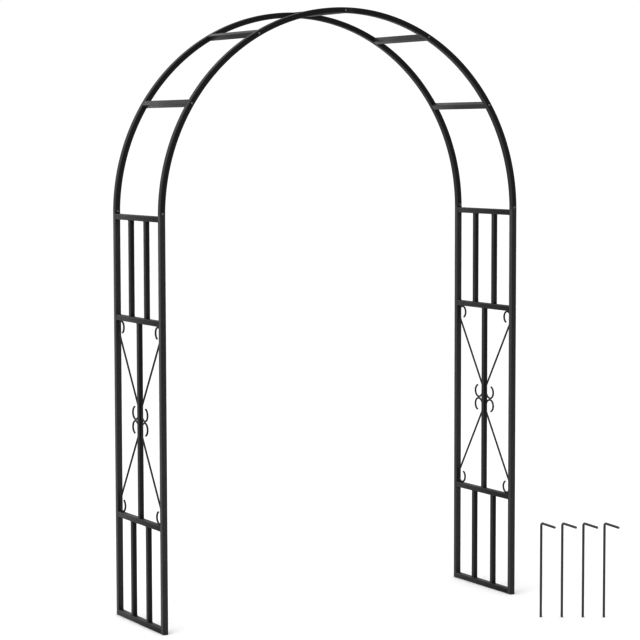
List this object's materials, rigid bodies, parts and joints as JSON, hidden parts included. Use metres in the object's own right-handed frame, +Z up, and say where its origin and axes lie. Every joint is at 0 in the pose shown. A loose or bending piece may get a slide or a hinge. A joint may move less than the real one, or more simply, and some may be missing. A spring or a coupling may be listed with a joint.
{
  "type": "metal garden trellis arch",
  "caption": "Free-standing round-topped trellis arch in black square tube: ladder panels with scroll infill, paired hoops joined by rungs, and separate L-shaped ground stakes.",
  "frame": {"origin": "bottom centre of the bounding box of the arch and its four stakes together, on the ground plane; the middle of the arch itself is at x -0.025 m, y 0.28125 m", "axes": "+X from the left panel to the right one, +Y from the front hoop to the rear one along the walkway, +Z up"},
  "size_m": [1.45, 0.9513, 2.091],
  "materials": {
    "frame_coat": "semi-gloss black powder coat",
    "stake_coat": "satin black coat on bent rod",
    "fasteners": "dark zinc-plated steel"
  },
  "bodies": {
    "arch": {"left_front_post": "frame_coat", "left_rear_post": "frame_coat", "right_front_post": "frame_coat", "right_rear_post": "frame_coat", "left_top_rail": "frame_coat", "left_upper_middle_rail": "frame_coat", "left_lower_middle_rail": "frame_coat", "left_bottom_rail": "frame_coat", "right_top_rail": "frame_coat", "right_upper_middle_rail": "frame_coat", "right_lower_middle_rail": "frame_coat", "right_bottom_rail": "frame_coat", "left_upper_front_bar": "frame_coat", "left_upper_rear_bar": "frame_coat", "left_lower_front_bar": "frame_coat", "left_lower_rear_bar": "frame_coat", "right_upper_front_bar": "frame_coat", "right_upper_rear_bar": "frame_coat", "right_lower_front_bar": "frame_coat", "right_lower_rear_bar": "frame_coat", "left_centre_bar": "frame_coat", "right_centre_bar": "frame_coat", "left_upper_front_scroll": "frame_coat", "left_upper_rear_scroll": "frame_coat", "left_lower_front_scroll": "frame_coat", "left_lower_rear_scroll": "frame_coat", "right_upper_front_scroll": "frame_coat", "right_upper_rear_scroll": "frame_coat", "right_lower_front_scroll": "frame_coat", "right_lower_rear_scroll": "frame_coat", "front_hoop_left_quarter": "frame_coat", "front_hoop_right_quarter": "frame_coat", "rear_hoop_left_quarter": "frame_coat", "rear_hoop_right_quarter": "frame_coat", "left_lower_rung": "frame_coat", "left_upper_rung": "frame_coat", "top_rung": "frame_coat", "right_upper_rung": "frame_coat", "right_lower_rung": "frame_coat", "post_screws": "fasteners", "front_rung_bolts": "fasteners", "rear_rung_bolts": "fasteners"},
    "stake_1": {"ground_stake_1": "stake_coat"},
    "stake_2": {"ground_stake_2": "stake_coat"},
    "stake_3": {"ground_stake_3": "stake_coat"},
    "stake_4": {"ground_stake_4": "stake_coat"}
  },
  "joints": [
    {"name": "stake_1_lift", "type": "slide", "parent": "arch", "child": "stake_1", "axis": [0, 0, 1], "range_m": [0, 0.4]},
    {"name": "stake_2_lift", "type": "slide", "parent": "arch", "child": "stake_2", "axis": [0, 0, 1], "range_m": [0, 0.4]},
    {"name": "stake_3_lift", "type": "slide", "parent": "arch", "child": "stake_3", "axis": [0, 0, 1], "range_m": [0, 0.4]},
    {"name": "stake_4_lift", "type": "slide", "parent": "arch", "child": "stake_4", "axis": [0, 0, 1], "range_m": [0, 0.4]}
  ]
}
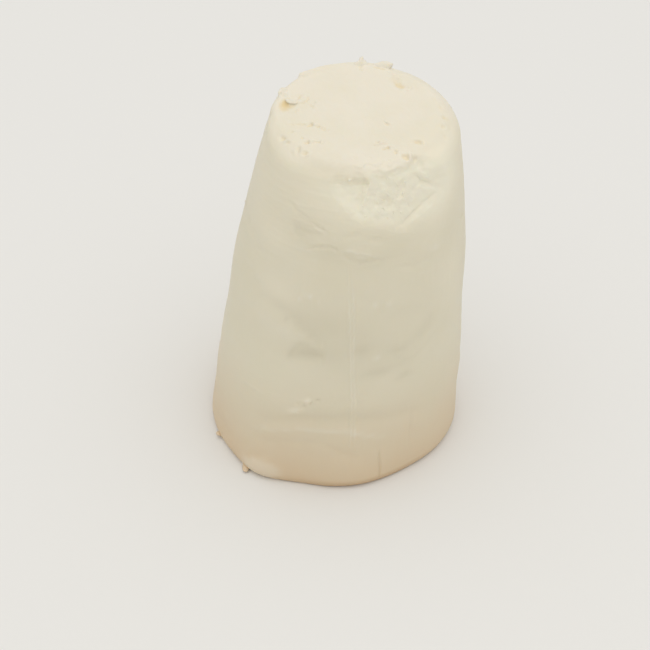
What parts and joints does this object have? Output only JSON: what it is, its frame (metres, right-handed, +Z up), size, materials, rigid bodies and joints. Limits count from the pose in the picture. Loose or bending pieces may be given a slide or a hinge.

##########

## WORK INSTRUCTIONS
Give the records above again, word for word.

## TASK OUTPUT
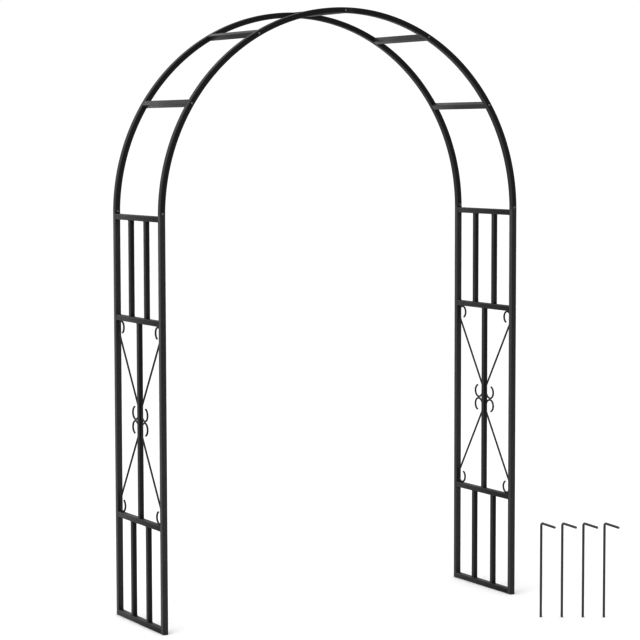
List this object's materials, rigid bodies, parts and joints as JSON, hidden parts included. Use metres in the object's own right-handed frame, +Z up, and say where its origin and axes lie. Every joint is at 0 in the pose shown. A loose or bending piece may get a slide or a hinge. A joint may move less than the real one, or more simply, and some may be missing. A spring or a coupling may be listed with a joint.
{
  "type": "metal garden trellis arch",
  "caption": "Free-standing round-topped trellis arch in black square tube: ladder panels with scroll infill, paired hoops joined by rungs, and separate L-shaped ground stakes.",
  "frame": {"origin": "bottom centre of the bounding box of the arch and its four stakes together, on the ground plane; the middle of the arch itself is at x -0.025 m, y 0.28125 m", "axes": "+X from the left panel to the right one, +Y from the front hoop to the rear one along the walkway, +Z up"},
  "size_m": [1.45, 0.9513, 2.091],
  "materials": {
    "frame_coat": "semi-gloss black powder coat",
    "stake_coat": "satin black coat on bent rod",
    "fasteners": "dark zinc-plated steel"
  },
  "bodies": {
    "arch": {"left_front_post": "frame_coat", "left_rear_post": "frame_coat", "right_front_post": "frame_coat", "right_rear_post": "frame_coat", "left_top_rail": "frame_coat", "left_upper_middle_rail": "frame_coat", "left_lower_middle_rail": "frame_coat", "left_bottom_rail": "frame_coat", "right_top_rail": "frame_coat", "right_upper_middle_rail": "frame_coat", "right_lower_middle_rail": "frame_coat", "right_bottom_rail": "frame_coat", "left_upper_front_bar": "frame_coat", "left_upper_rear_bar": "frame_coat", "left_lower_front_bar": "frame_coat", "left_lower_rear_bar": "frame_coat", "right_upper_front_bar": "frame_coat", "right_upper_rear_bar": "frame_coat", "right_lower_front_bar": "frame_coat", "right_lower_rear_bar": "frame_coat", "left_centre_bar": "frame_coat", "right_centre_bar": "frame_coat", "left_upper_front_scroll": "frame_coat", "left_upper_rear_scroll": "frame_coat", "left_lower_front_scroll": "frame_coat", "left_lower_rear_scroll": "frame_coat", "right_upper_front_scroll": "frame_coat", "right_upper_rear_scroll": "frame_coat", "right_lower_front_scroll": "frame_coat", "right_lower_rear_scroll": "frame_coat", "front_hoop_left_quarter": "frame_coat", "front_hoop_right_quarter": "frame_coat", "rear_hoop_left_quarter": "frame_coat", "rear_hoop_right_quarter": "frame_coat", "left_lower_rung": "frame_coat", "left_upper_rung": "frame_coat", "top_rung": "frame_coat", "right_upper_rung": "frame_coat", "right_lower_rung": "frame_coat", "post_screws": "fasteners", "front_rung_bolts": "fasteners", "rear_rung_bolts": "fasteners"},
    "stake_1": {"ground_stake_1": "stake_coat"},
    "stake_2": {"ground_stake_2": "stake_coat"},
    "stake_3": {"ground_stake_3": "stake_coat"},
    "stake_4": {"ground_stake_4": "stake_coat"}
  },
  "joints": [
    {"name": "stake_1_lift", "type": "slide", "parent": "arch", "child": "stake_1", "axis": [0, 0, 1], "range_m": [0, 0.4]},
    {"name": "stake_2_lift", "type": "slide", "parent": "arch", "child": "stake_2", "axis": [0, 0, 1], "range_m": [0, 0.4]},
    {"name": "stake_3_lift", "type": "slide", "parent": "arch", "child": "stake_3", "axis": [0, 0, 1], "range_m": [0, 0.4]},
    {"name": "stake_4_lift", "type": "slide", "parent": "arch", "child": "stake_4", "axis": [0, 0, 1], "range_m": [0, 0.4]}
  ]
}
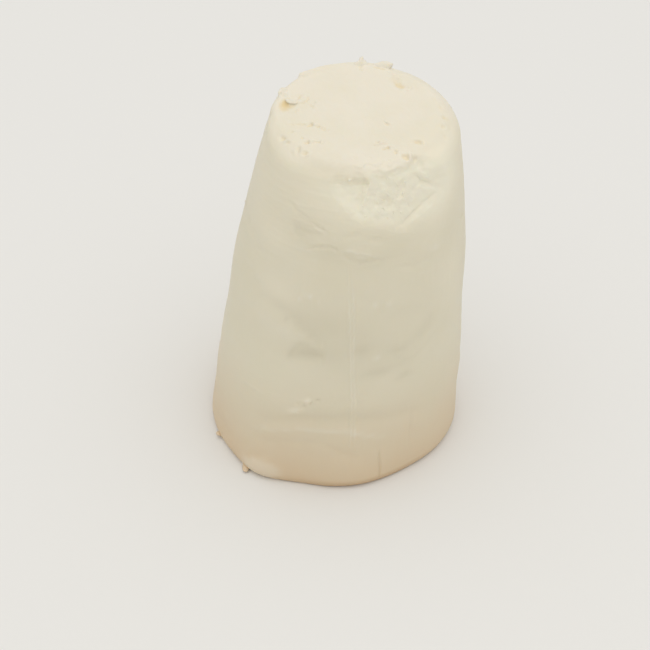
What parts and joints does this object have? Output only JSON: what it is, its frame (metres, right-handed, +Z up), size, materials, rigid bodies and joints. Limits count from the pose in the picture. Loose or bending pieces may be given a slide or a hinge.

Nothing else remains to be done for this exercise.